11. Повторение. Даже для Лука это самый непонятный приём: какое-то слово или фраза, или слабый несмешной каламбур при настойчивом повторении вдруг начинают смешить. Иногда повторение умещается в одной фразе: «Единственный урок, который можно извлечь из истории, состоит в том, что люди не извлекают из истории никаких уроков» (Шоу). Именно это остроумие было, возможно, видно, современникам Иисуса в оборотах: «Даром получили, даром и давайте» (Мф10.8); «не человек для субботы — суббота для человека» (Мк 2.27). Виртуозное рассуждение над цитатой из 117 псалма о краеугольном камне вызывает улыбку и сегодня — не только буквализацией метафоры, но и повторением слова «камень» в разных контекстах (Мф 21.42-44).
12. Парадокс. Я упоминал о вершинах и пропастях юмора; парадокс — это его воздух, который соединяет небо с землей и дает нам возможность дышать. Составить полный перечень евангельских парадоксов — значит просто перепечатать Евангелие. Один рождественский тропарь соединяет в себе добрый пяток парадоксов, начиная с главного: «Дева рождает». Невозможно перечислить и все парадоксы Иисуса, запоминавшиеся, без сомнения, крепко еще и благодаря тому, что запоминались они с улыбкой. Если бы Христос просто изрекал истины, Он бы мог сказать: «Любите всех». Но Он сказал: «Любите врагов ваших» — и это стиль, стиль, врезающийся в память именно своим остроумием. «Иго Моё благо» — неужели на эти слова допустимо отвечать лишь благоговением?
Классиком парадокса считается в нашем веке Уайльд. «Лучшее средство избавиться от искушения — поддаться ему» — это, по толкованию Лука, «вызов официальной лицемерной, ханжеской морали». Но Уайльду далеко в этом отношении до евангельского: « Сберегший душу потеряет её», «станут последние первыми». Другой англичанин — Шоу — мастер парадокса « промывающего мозги», восстанавливающего истину; например: «Жизнь равняет всех — смерть показывает, кто был велик». И его остроумию далеко до просветленных парадоксов Христа: заповеди блаженства ведь справедливее было бы назвать именно «парадоксами блаженства», вмещающимися в один большой парадокс: «вы восплачете и возрыдаете, а мир возрадуется; вы печальны будете, но печаль ваша в радость будет» (Ио 16.20 ) .
Если не видеть юмора в изречениях Христа там, где юмор есть, можно попасть в большой просак: человеку без чувства юмора опасно слушать фразы типа «Ударившему тебя по щеке подставь и другую» (Лк 6. 28 ) . Ведь это именно парадокс, и комичен он не столько сам по себе, сколько в связи с последующим добавлением: «Как хотите, чтобы, чтобы с вами поступали люди, так и вы поступайте с ними» (Лк 6. 31).
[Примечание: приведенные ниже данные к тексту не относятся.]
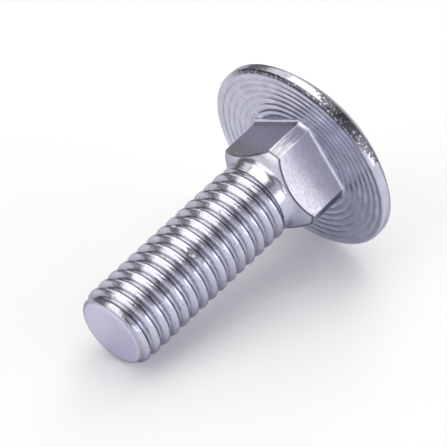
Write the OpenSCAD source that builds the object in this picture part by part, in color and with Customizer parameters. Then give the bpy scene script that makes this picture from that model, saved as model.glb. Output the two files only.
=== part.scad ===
// Carriage bolt: a domed head with a ringed underside, a square neck and a fully threaded shank.
// The bolt is one forged and rolled piece of steel. It lies on the rim of its head and on its thread.

/* [Head] */
// Diameter of the head
head_d = 19.5; // [18:0.5:24]
// Height of the head from its underside to the top of the dome
head_h = 4.5; // [3.6:0.1:6]
// Thickness of the rim's upright edge
rim_h = 0.95; // [0.8:0.05:2]
// Radius of the rim's two rounded corners
rim_round = 0.25; // [0.1:0.05:0.35]

/* [Rings] */
// Number of shallow rings pressed into the underside of the head
ring_count = 8; // [1:1:8]
// Distance from the middle of one ring to the next
ring_pitch = 0.65; // [0.5:0.01:0.8]
// Depth of a ring
ring_depth = 0.07; // [0.03:0.01:0.15]
// Width of the ridge left between two rings
ring_land = 0.1; // [0.04:0.02:0.2]
// Width of the flat left between the outermost ring and the rim's rounded corner
rim_land = 0.12; // [0.1:0.02:0.6]

/* [Neck] */
// Width of the square neck across two of its flats
neck_w = 8.1; // [7.8:0.1:8.4]
// Diameter of the circle that the neck's four corners lie on
neck_corner_d = 10.3; // [9.7:0.1:10.9]
// Length of the neck's corners below the head
neck_depth = 4.1; // [3:0.1:6]
// Angle between the bolt's axis and the slope from the neck's corners down to the shank
neck_taper = 56; // [45:1:65]
// Radius of the fillet between the neck and the head
neck_fillet = 0.35; // [0.2:0.05:0.6]
// Radius of the fillet between the neck's end and the shank
neck_blend = 0.7; // [0.3:0.1:1]

/* [Shank] */
// Length of the bolt from the head's underside to its tip
length = 25; // [20:0.2:30]
// Diameter of the shank's plain band
blank_d = 7.3; // [7:0.1:7.6]
// Length of the plain band, from the foot of the neck's end to the thread
band_l = 1; // [0.8:0.1:2.5]

/* [Thread] */
// Diameter over the crests of the thread
thread_d = 7.8; // [7.7:0.1:8.4]
// Distance from one crest of the thread to the next
thread_pitch = 1.25; // [1:0.25:1.5]
// Depth of the thread from crest to root
thread_h = 0.6; // [0.5:0.02:0.8]
// Length over which the thread runs out into the plain band
runout_l = 0.6; // [0.4:0.1:3]
// Turn of the thread about the bolt's axis
thread_turn = 276; // [0:1:359]

/* [Tip] */
// Diameter of the flat end face
tip_d = 6; // [5:0.1:6.4]
// Length of the rounded taper at the tip
tip_l = 1.8; // [1:0.1:2.5]
// Length of the plain collar next to the end face
collar_l = 0.2; // [0.1:0.05:0.4]

/* [Pose] */
// Turn of the square neck about the bolt's axis as the bolt lies
neck_turn = 63; // [0:1:89]

/* [Hidden] */

// Smooth round faces
$fn = 96;
// Overlap that joins two solids into one
lap = 0.5;
// Room past a face for a solid that cuts or bounds it
over = 1;

// Head
head_r = head_d / 2;
// Radius of the sphere that gives the dome, from the rim's width and the dome's height
dome_h = head_h - rim_h;
dome_r = (head_r * head_r + dome_h * dome_h) / (2 * dome_h);
dome_z = head_h - dome_r;
// Middle of the rounding of the rim's lower corner
corner_r = head_r - rim_round;
// Middle of the rounding between the rim's upright edge and the dome, set a little nearer to both
crown_in = 0.95 * rim_round;
crown_r = head_r - crown_in;
crown_z = dome_z + sqrt(pow(dome_r - crown_in, 2) - crown_r * crown_r);
// Direction from the middle of the dome's sphere to the middle of that rounding
crown_way = [crown_r, crown_z - dome_z] / (dome_r - crown_in);
// Turn of the head's seam about the axis, at which the facets of its mesh lie steadily on a floor
seam_turn = -2.25;

// Rings
ring_w = ring_pitch - ring_land;
ring_arc_r = (ring_w * ring_w / 4 + ring_depth * ring_depth) / (2 * ring_depth);
ring_out = corner_r - rim_land - ring_w / 2;

// Neck
neck_corner_r = neck_corner_d / 2;
blank_r = blank_d / 2;
// Foot of the neck's end on the shank
foot_z = -neck_depth - (neck_corner_r - blank_r) / tan(neck_taper);
// The neck's end is domed a little: its sphere passes through the neck's corners and that foot
end_rise = pow(neck_corner_r, 2) - pow(blank_r, 2) + pow(neck_depth, 2) - pow(foot_z, 2);
end_z = -end_rise / (2 * (neck_depth + foot_z));
end_r = norm([neck_corner_r, neck_depth + end_z]);
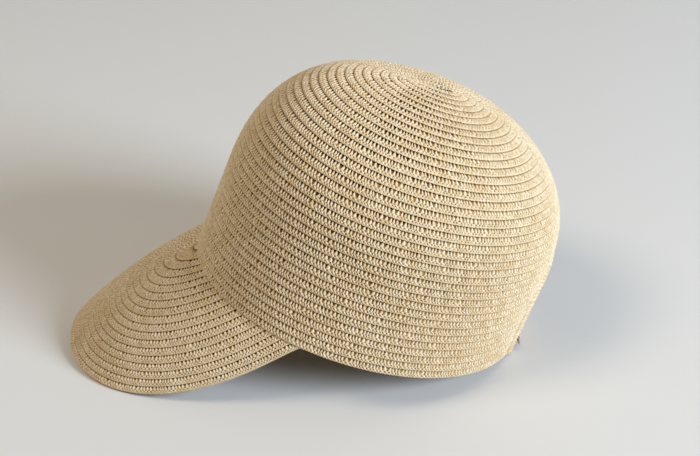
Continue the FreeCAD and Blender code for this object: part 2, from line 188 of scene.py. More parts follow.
def twistedPaperStraw():
    # Twisted paper yarn, plaited into flat braid: matt, pale and warm strands, with painted shade in the
    # holes between them and under each row's edge.
    material, tree, surface = newMaterial("twistedPaperStraw", paper)
    place = addNode(tree, "TexCoord", {}, {}, "Object")
    toneAndPaintedLight = addNode(tree, "Attribute", {"attribute_name": "toneAndPaintedLight"}, {}, "Fac")
    paintedShade = addNode(tree, "Attribute", {"attribute_name": "paintedShade"}, {}, "Fac")
    fibre = addNode(tree, "TexNoise", {}, {"Vector": place, **paper["fibre"]}, "Fac")
    patch = addNode(tree, "TexNoise", {}, {"Vector": place, **paper["patch"]}, "Fac")
    patchy = addNode(tree, "Math", multiplyAdd, {0: patch, 1: paper["patchShare"], 2: toneAndPaintedLight})
    fine = addNode(tree, "Math", clampedMultiplyAdd, {0: fibre, 1: paper["fibreShare"], 2: patchy})
    yarn = addNode(tree, "Mix", colours, {0: fine, 6: linear(paper["pale"]), 7: linear(paper["warm"])}, 2)
    # Painted shade: a hole, or the line under a row's edge, goes through brown to dark, as light that has
    # bounced between strands comes out warmer.
    shallow = addNode(tree, "Math", clampedMultiply, {0: paintedShade, 1: 2.0})
    deep = addNode(tree, "Math", clampedMultiplyAdd, {0: paintedShade, 1: 2.0, 2: -1.0})
    brown = addNode(tree, "Mix", colours, {0: shallow, 6: yarn, 7: linear(paper["shade"])}, 2)
    dark = addNode(tree, "Mix", colours, {0: deep, 6: brown, 7: linear(paper["hole"])}, 2)
    dull = addNode(tree, "Math", clampedMultiplyAdd, {0: paintedShade, 1: paper["dull"], 2: paper["roughness"]})
    relief = addNode(tree, "Bump", {}, {"Height": fibre, **paper["bump"]})
    tree.links.new(dark, surface.inputs["Base Color"])
    tree.links.new(dull, surface.inputs["Roughness"])
    tree.links.new(relief, surface.inputs["Normal"])
    return material


hide = {
    "pale": "#d6bd9c", "deep": "#b7966f", "cutEdge": "#c3a17c",
    "roughness": 0.5, "shine": 0.4,
    "grain": {"Scale": 1.0 / (0.9 * mm), "Detail": 4.0},  # real grain is finer, and would not show
    "cloud": {"Scale": 1.0 / (12.0 * mm), "Detail": 3.0},
    "grainShare": 0.3, "cloudShare": 0.6,
    "bump": {"Strength": 0.5, "Distance": 0.15 * mm},
}


def tannedLeather():
    # Vegetable-tanned leather: a soft sheen, a fine grain, cloudy tan, and a plain band along its cut edges.
    material, tree, surface = newMaterial("tannedLeather", hide)
    place = addNode(tree, "TexCoord", {}, {}, "Object")
    edge = addNode(tree, "Attribute", {"attribute_name": "edge"}, {}, "Fac")
    grain = addNode(tree, "TexNoise", {}, {"Vector": place, **hide["grain"]}, "Fac")
    cloud = addNode(tree, "TexNoise", {}, {"Vector": place, **hide["cloud"]}, "Fac")
    fine = addNode(tree, "Math", multiply, {0: grain, 1: hide["grainShare"]})
    mottle = addNode(tree, "Math", clampedMultiplyAdd, {0: cloud, 1: hide["cloudShare"], 2: fine})
    face = addNode(tree, "Mix", colours, {0: mottle, 6: linear(hide["pale"]), 7: linear(hide["deep"])}, 2)
    tint = addNode(tree, "Mix", colours, {0: edge, 6: face, 7: linear(hide["cutEdge"])}, 2)
    relief = addNode(tree, "Bump", {}, {"Height": grain, **hide["bump"]})
    tree.links.new(tint, surface.inputs["Base Color"])
    tree.links.new(relief, surface.inputs["Normal"])
    return material


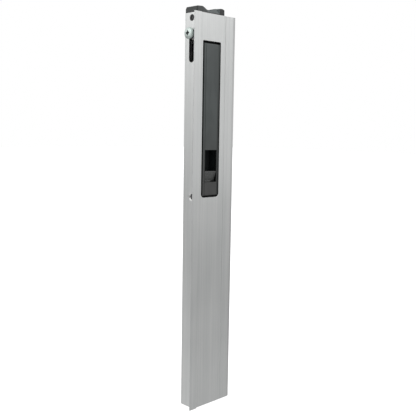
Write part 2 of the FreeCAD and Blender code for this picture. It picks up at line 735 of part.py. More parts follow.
def make_friction_spring():
    """Bowed leaf that rubs on the box's back wall and holds the bolt where it's left."""
    body = new_body("friction_spring")
    low, tab, thickness = dim.spring_low, dim.spring_tab, dim.spring_thk
    face = dim.spring_floor + dim.spring_gap
    steps = 18
    bow = []  # front face: (y, z)
    for k in range(steps + 1):
        part = k / steps
        bulge = 0.5 * (1 - math.cos(2 * math.pi * part))
        bow.append((face + dim.spring_rise * bulge,
                    low + tab + (dim.spring_high - low - tab) * part))
    rear = [(y + thickness, z) for y, z in reversed(bow)]
    sketch = sketch_on(body, "leaf_profile", "YZ_Plane", -dim.spring_half)
    polygon(sketch, [(face, low)] + bow + rear + [(face + thickness, low)])
    pad(body, sketch, dim.spring_half * 2)
    sketch = sketch_on(body, "leaf_hole", "XZ_Plane", -(dim.spring_floor - OVER))
    circle(sketch, 0, dim.spring_rivet_height, 0.9)
    pocket(body, sketch, 3.0)
    return body


def make_spring_rivet():
    shank = 2.0
    return turned("spring_rivet", [
        (0, 0), (0.5, 0), (0.8, 0.3), (0.8, shank), (1.6, shank), (1.45, 2.45),
        (0.9, 2.75), (0, 2.85),
    ], y=dim.spring_floor + 2 * dim.spring_gap + dim.spring_thk - shank,
        z=dim.spring_rivet_height, turn=TO_BACK)


# ---------------------------------------------------------------- rod, nut, bolt and pin
def cross_hole(body, name):
    """Hole for the tip pin, right across a turned body along X."""
    reach = dim.bolt_dia / 2 + OVER
    sketch = sketch_on(body, name, "YZ_Plane", -reach)
    circle(sketch, 0, dim.tip_pin_height, dim.tip_pin_dia / 2 + 0.01)
    pocket(body, sketch, 2 * reach, reverse=True)


def make_rod():
    low, shoulder, top = dim.rod_low, dim.rod_shoulder, dim.rod_top
    radius, crest = dim.rod_dia / 2, dim.rod_thread_dia / 2
    grooves = thread(crest, crest - 0.22, first=1.2, last=16.0, pitch=0.8,
                     flanks=(0, 0.3, 0.42, 0.72))
    body = turned(
        "bolt_rod",
        [(0, low), (crest - 0.5, low), (crest, low + 0.5)]
        + [(x, low + z) for x, z in grooves]
        + [(crest, shoulder), (radius - 0.3, shoulder), (radius, shoulder + 0.3),
           (radius, top - 0.5), (radius - 0.5, top), (0, top)],
        y=dim.axis_depth)
    cross_hole(body, "rod_cross_hole")
    return body


def make_lock_nut():
    """Hexagonal nut on the rod, just above the carriage."""
    body = new_body("rod_lock_nut")
    flat, thickness = dim.lock_nut_half, dim.lock_nut_thk
    corner = flat / math.cos(math.pi / 6)
    angles = [math.radians(60 * k) for k in range(6)]
    sketch = sketch_on(body, "nut_hex", "XY_Plane")
    polygon(sketch, [(corner * math.cos(a), corner * math.sin(a)) for a in angles])
    circle(sketch, 0, 0, dim.rod_thread_dia / 2 + 0.02)
    pad(body, sketch, thickness)
    sketch = sketch_on(body, "nut_chamfers", "XZ_Plane")
    for face, inward in ((0, 1), (thickness, -1)):
        outside = face - 0.1 * inward
        polygon(sketch, [
            (flat, outside), (corner + 0.5, outside),
            (corner + 0.5, face + 0.45 * inward), (flat, face),
        ])
    revolve(body, sketch, "Groove")
    place(body, 0, dim.axis_depth, dim.car_high + 0.05)
    return body


def make_bolt():
    """Round-nosed bolt, bored from below to sit on the rod."""
    radius, bore = dim.bolt_dia / 2, dim.rod_dia / 2 + 0.02
    top, nose = dim.bolt_top, dim.nose_len
    low = top - dim.bolt_length
    body = turned("bolt_tip", [
        (bore, low), (radius - 0.4, low), (radius, low + 0.4), (radius, top - nose),
        (radius - 0.35, top - nose * 0.62), (radius - 0.95, top - nose * 0.25),
        (radius - 1.7, top - 0.06), (radius - 2.2, top), (0, top),
        (0, dim.rod_top + 0.9), (bore, dim.rod_top + 0.2),
    ], y=dim.axis_depth)
    cross_hole(body, "bolt_cross_hole")
    return body


def make_tip_pin():
    """Hollow pin through the bolt and rod."""
    return turned("tip_pin", [
        (0.8, -3.75), (1.2, -3.75), (1.5, -3.4), (1.5, 3.4), (1.2, 3.75), (0.8, 3.75),
    ], y=dim.axis_depth, z=dim.tip_pin_height, turn=TO_RIGHT)


# ---------------------------------------------------------------- adjusting screw group
def make_adjusting_screw():
    """Pan-head cross-recess screw in the side slot.

    Its head stands off the wall, ready to take a bracket or a channel wall under it.
    """
    head, high, radius = dim.head_dia / 2, dim.head_high, dim.screw_dia / 2
    tip = -(dim.half_width - dim.screw_end) - dim.stand_off
    crest = radius - 0.02
    grooves = thread(crest, radius - 0.3, first=-1.9, last=tip.value + 0.9, pitch=-1.06,
                     flanks=(0, -0.38, -0.5, -0.88))
    dome = []
    for degrees in (90, 82, 72, 60, 48, 36, 24, 12):
        angle = math.radians(degrees)
        dome.append((head * math.sin(angle) ** 0.72,
                     high * (0.38 + 0.62 * math.cos(angle) ** 0.8)))
    body = turned(
        "adjusting_screw",
        [(0, tip), (radius - 0.7, tip), (radius - 0.3, tip + 0.4)] + grooves[::-1]
        + [(crest, -0.6), (crest, 0.01), (head - 0.35, 0.01), (head, 0.3)]
        + dome + [(0, high)],
        x=-dim.half_width - dim.stand_off, y=dim.axis_depth, z=dim.screw_height,
        turn=TO_LEFT)

    corner, arm = 0.62, 1.85  # the cross's inner corners and the reach of its arms
    side = corner * 0.8
    sketch = sketch_on(body, "screw_recess", "XY_Plane", high + OVER)
    polygon(sketch, [
        (corner, corner), (arm, side), (arm, -side),
        (corner, -corner), (side, -arm), (-side, -arm),
        (-corner, -corner), (-arm, -side), (-arm, side),
        (-corner, corner), (-side, arm), (side, arm),
    ])
    pocket(body, sketch, OVER + 1.8)
    sketch = sketch_on(body, "screw_recess_core", "XZ_Plane")
    polygon(sketch, [(0, high + 0.2), (1.35, high + 0.2), (0.55, high - 2.0), (0, high - 2.2)])
    revolve(body, sketch, "Groove")
    return body


def place_behind_wall(body, distance):
    """Faces a part left, its origin this far inside the left wall, on the screw's axis."""
    place(body, -(dim.half_width - dim.wall_thk) + distance, dim.axis_depth,
          dim.screw_height, TO_LEFT)


def make_washer():
    """Lock washer with teeth round its bore."""
    body = new_body("lock_washer")
    sketch = sketch_on(body, "washer_ring", "XY_Plane")
    circle(sketch, 0, 0, dim.washer_outer / 2)
    circle(sketch, 0, 0, dim.washer_bore / 2)
    pad(body, sketch, dim.washer_thk)
    sketch = sketch_on(body, "washer_tooth", "XY_Plane")
    polygon(sketch, [(2.62, -0.32), (2.62, 0.32), (3.6, 0.75), (3.6, -0.75)])
    tooth = pad(body, sketch, dim.washer_thk)
    repeat(body, "PolarPattern", "washer_teeth", tooth, 10,
           Axis=(origin(body, "Z_Axis"), [""]), Angle=360.0)
    place_behind_wall(body, dim.washer_thk + 0.03)
    return body


def make_slide_nut():
    """Square nut inside the washer."""
    body = new_body("slide_nut")
    half = dim.nut_side / 2
    sketch = sketch_on(body, "nut_square", "XY_Plane")
    rectangle(sketch, -half, -half, half, half)
    circle(sketch, 0, 0, dim.nut_bore / 2)
    pad(body, sketch, dim.nut_thk)
    dress(body, "Chamfer", dim.nut_corner, lambda edge: along(edge, "z"), "nut_corners")
    place_behind_wall(body, dim.washer_thk + dim.nut_thk + 0.05)
    return body


# ---------------------------------------------------------------- build and export
parts = [make() for make in (
    make_housing, make_end_cap, make_bushing, make_cap_rivet, make_cap_rivet_pin,
    make_escutcheon, make_rod_guide, make_guide_screws,
    make_thumb_slide, make_carriage, make_thumb_screws, make_friction_spring,
    make_spring_rivet, make_rod, make_lock_nut, make_bolt, make_tip_pin,
    make_adjusting_screw, make_washer, make_slide_nut,
)]
doc.recompute()
for item in doc.Objects:
    if any(state in ("Invalid", "Error") for state in item.State):
        raise RuntimeError(f"{item.Name} is {item.State}")
os.makedirs("parts", exist_ok=True)
for part in parts:
    shape = part.Shape
    if shape.isNull() or not shape.isValid() or not shape.Solids:
        raise RuntimeError(part.Label + " has a bad shape")
    shape.exportStep(f"parts/{part.Label}.step")
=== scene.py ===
"""Slide bolt in an anodised aluminium housing: materials, camera and white studio.

The housing stands upright along +Z from z = 0. Its front faces -Y, its left wall -X, and the end cap
is at the top. Sizes on the parts are in millimetres; camera, floor and lamps are in metres.
"""

from functools import cached_property, reduce

import bmesh
import bpy
from mathutils import Matrix, Vector

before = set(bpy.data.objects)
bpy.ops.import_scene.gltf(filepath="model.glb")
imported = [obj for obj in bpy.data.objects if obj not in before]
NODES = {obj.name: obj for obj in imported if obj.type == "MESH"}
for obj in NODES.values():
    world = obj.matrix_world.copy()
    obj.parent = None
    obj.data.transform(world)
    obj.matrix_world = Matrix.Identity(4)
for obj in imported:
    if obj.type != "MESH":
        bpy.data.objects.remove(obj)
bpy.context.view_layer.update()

# ---------------------------------------------------------------- sizes on the parts, mm
MM_PER_M = 1000.0
BAR_LENGTH = 305.0
INNER_X = 12.91             # inner faces of the side walls lie at +-x
INNER_Y = 1.79              # inner face of the front wall
WINDOW_X = 9.45             # half width of the front window
AXIS_Y = 7.1                # depth of the plane holding the bolt's and the side screw's axes
SCREW_Z = 289.4             # height of the side screw
SAW_CENTRE = (-104.0, 58.0) # x, y of the centre of the saw arcs on the cut ends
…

Христос явно намеренно и создал двусмысленно-парадоксальный комментарий к древнему «золотому правилу морали», которое Он не сверг, но подчинил высшему закону любви. Парадоксальная же двусмысленность в том, что не очень-то этично подставлять щеку сегодня, чтобы иметь моральное право ударить завтра, и не для того надо «благотворить ненавидящим» (Лк 6.27 ) , чтобы завтра иметь право ненавидеть благотворящих.
На этом можно закончить, поскольку я не пишу исагогического исследования, а лишь размышляю. Правда, Лук замечает, что существует тип «салонного дебила» с патологическим остроумием: остроты такого типа могут отвечать всем формальным признакам юмора, но при этом — о чудо! — они не смешны. Так могла бы, вероятно, острить электронно-вычислительная машина, если бы программисты заложили в неё классификацию Лука. Мы не можем сегодня смеяться шуткам Христа, но мы можем, однако, решить: смеялись ли его шуткам современники, или считали, что изречения Иисуса удовлетворяют только формальным признакам остроумия, а фактически — относятся к патологии. «А как Вам кажется?» (Ио. 21.28 ).